DATA BLOCK:
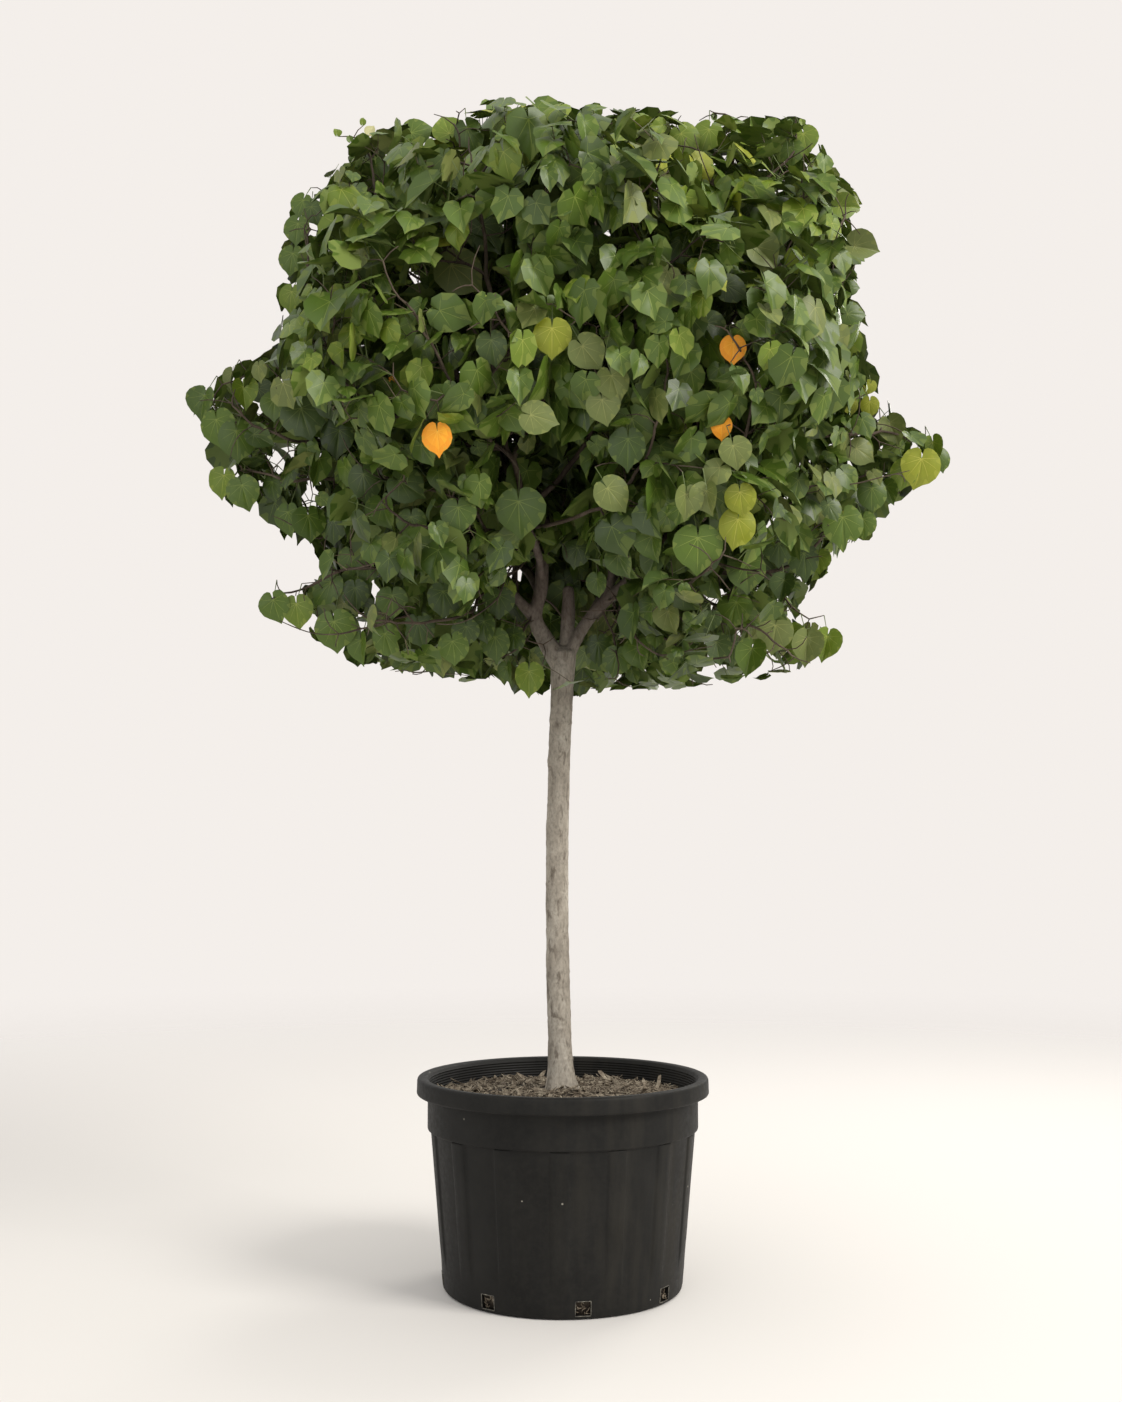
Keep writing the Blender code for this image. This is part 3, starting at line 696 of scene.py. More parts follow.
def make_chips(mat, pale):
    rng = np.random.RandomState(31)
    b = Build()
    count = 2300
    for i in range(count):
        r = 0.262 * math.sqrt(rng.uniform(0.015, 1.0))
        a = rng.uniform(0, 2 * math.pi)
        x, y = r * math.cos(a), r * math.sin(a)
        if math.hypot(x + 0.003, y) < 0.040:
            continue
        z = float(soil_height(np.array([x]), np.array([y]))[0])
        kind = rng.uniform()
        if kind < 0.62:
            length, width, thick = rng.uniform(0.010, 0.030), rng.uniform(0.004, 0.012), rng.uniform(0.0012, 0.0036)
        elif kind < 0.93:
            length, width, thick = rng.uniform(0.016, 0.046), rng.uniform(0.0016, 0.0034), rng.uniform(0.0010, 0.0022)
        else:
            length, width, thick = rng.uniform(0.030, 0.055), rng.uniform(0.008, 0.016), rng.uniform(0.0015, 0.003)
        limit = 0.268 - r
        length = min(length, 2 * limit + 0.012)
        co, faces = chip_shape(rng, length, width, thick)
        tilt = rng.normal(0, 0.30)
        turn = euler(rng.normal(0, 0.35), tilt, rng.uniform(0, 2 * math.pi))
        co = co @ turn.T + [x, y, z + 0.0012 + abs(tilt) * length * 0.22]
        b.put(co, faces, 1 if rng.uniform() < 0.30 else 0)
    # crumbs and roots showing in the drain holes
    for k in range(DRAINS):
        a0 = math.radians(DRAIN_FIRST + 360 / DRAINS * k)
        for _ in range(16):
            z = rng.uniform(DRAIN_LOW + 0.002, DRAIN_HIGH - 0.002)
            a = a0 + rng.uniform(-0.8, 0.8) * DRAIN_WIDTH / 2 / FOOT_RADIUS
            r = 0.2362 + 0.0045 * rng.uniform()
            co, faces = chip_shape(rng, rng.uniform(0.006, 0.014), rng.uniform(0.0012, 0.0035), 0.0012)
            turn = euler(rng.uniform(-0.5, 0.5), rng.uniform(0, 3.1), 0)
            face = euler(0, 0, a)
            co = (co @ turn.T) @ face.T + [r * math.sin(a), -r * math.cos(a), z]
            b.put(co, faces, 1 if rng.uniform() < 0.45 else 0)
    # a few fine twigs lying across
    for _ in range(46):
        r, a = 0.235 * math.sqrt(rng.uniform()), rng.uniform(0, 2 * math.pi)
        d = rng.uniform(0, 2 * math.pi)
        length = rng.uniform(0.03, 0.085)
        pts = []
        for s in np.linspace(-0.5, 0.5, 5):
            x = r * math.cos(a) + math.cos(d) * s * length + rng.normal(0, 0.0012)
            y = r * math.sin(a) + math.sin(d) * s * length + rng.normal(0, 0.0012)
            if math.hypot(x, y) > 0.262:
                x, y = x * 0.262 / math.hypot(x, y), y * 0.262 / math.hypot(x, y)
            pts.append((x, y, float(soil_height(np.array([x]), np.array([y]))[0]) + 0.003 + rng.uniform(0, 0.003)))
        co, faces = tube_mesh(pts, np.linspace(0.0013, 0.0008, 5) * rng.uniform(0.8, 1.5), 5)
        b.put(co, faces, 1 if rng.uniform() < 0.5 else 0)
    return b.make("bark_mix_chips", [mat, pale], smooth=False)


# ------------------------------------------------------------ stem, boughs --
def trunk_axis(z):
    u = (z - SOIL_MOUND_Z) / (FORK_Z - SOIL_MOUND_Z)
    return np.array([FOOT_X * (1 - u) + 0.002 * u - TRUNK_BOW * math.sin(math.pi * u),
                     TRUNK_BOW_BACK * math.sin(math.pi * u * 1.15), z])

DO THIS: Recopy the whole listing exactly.

THE ANSWER:
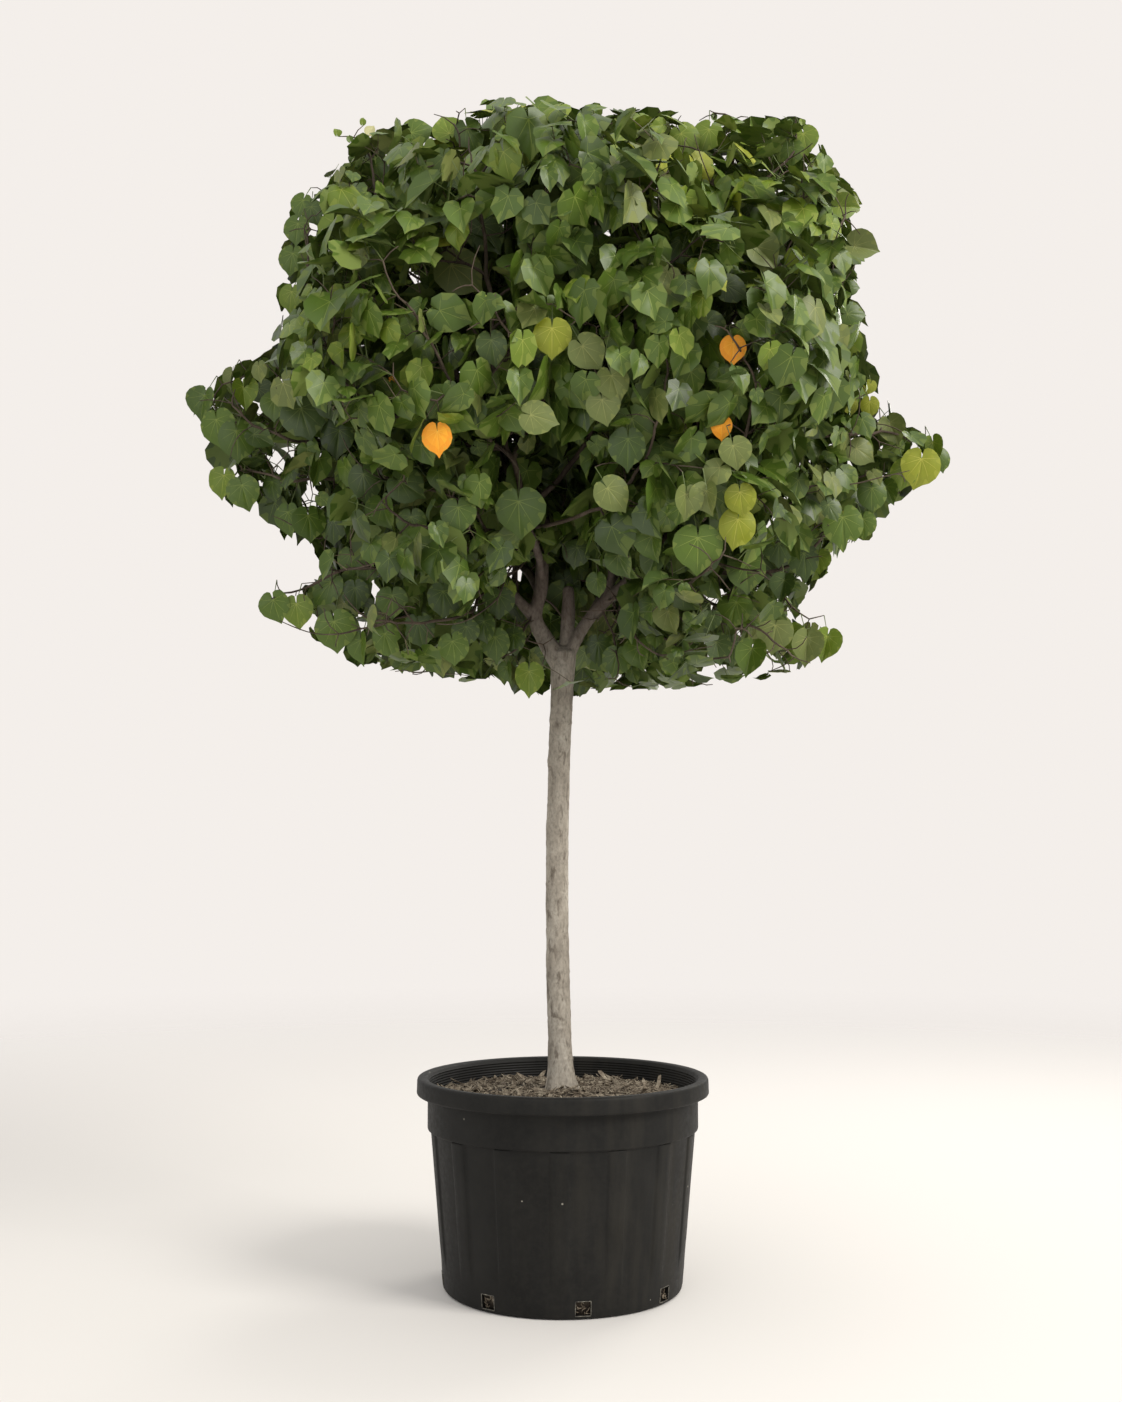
Keep writing the Blender code for this image. This is part 3, starting at line 696 of scene.py. More parts follow.
def make_chips(mat, pale):
    rng = np.random.RandomState(31)
    b = Build()
    count = 2300
    for i in range(count):
        r = 0.262 * math.sqrt(rng.uniform(0.015, 1.0))
        a = rng.uniform(0, 2 * math.pi)
        x, y = r * math.cos(a), r * math.sin(a)
        if math.hypot(x + 0.003, y) < 0.040:
            continue
        z = float(soil_height(np.array([x]), np.array([y]))[0])
        kind = rng.uniform()
        if kind < 0.62:
            length, width, thick = rng.uniform(0.010, 0.030), rng.uniform(0.004, 0.012), rng.uniform(0.0012, 0.0036)
        elif kind < 0.93:
            length, width, thick = rng.uniform(0.016, 0.046), rng.uniform(0.0016, 0.0034), rng.uniform(0.0010, 0.0022)
        else:
            length, width, thick = rng.uniform(0.030, 0.055), rng.uniform(0.008, 0.016), rng.uniform(0.0015, 0.003)
        limit = 0.268 - r
        length = min(length, 2 * limit + 0.012)
        co, faces = chip_shape(rng, length, width, thick)
        tilt = rng.normal(0, 0.30)
        turn = euler(rng.normal(0, 0.35), tilt, rng.uniform(0, 2 * math.pi))
        co = co @ turn.T + [x, y, z + 0.0012 + abs(tilt) * length * 0.22]
        b.put(co, faces, 1 if rng.uniform() < 0.30 else 0)
    # crumbs and roots showing in the drain holes
    for k in range(DRAINS):
        a0 = math.radians(DRAIN_FIRST + 360 / DRAINS * k)
        for _ in range(16):
            z = rng.uniform(DRAIN_LOW + 0.002, DRAIN_HIGH - 0.002)
            a = a0 + rng.uniform(-0.8, 0.8) * DRAIN_WIDTH / 2 / FOOT_RADIUS
            r = 0.2362 + 0.0045 * rng.uniform()
            co, faces = chip_shape(rng, rng.uniform(0.006, 0.014), rng.uniform(0.0012, 0.0035), 0.0012)
            turn = euler(rng.uniform(-0.5, 0.5), rng.uniform(0, 3.1), 0)
            face = euler(0, 0, a)
            co = (co @ turn.T) @ face.T + [r * math.sin(a), -r * math.cos(a), z]
            b.put(co, faces, 1 if rng.uniform() < 0.45 else 0)
    # a few fine twigs lying across
    for _ in range(46):
        r, a = 0.235 * math.sqrt(rng.uniform()), rng.uniform(0, 2 * math.pi)
        d = rng.uniform(0, 2 * math.pi)
        length = rng.uniform(0.03, 0.085)
        pts = []
        for s in np.linspace(-0.5, 0.5, 5):
            x = r * math.cos(a) + math.cos(d) * s * length + rng.normal(0, 0.0012)
            y = r * math.sin(a) + math.sin(d) * s * length + rng.normal(0, 0.0012)
            if math.hypot(x, y) > 0.262:
                x, y = x * 0.262 / math.hypot(x, y), y * 0.262 / math.hypot(x, y)
            pts.append((x, y, float(soil_height(np.array([x]), np.array([y]))[0]) + 0.003 + rng.uniform(0, 0.003)))
        co, faces = tube_mesh(pts, np.linspace(0.0013, 0.0008, 5) * rng.uniform(0.8, 1.5), 5)
        b.put(co, faces, 1 if rng.uniform() < 0.5 else 0)
    return b.make("bark_mix_chips", [mat, pale], smooth=False)


# ------------------------------------------------------------ stem, boughs --
def trunk_axis(z):
    u = (z - SOIL_MOUND_Z) / (FORK_Z - SOIL_MOUND_Z)
    return np.array([FOOT_X * (1 - u) + 0.002 * u - TRUNK_BOW * math.sin(math.pi * u),
                     TRUNK_BOW_BACK * math.sin(math.pi * u * 1.15), z])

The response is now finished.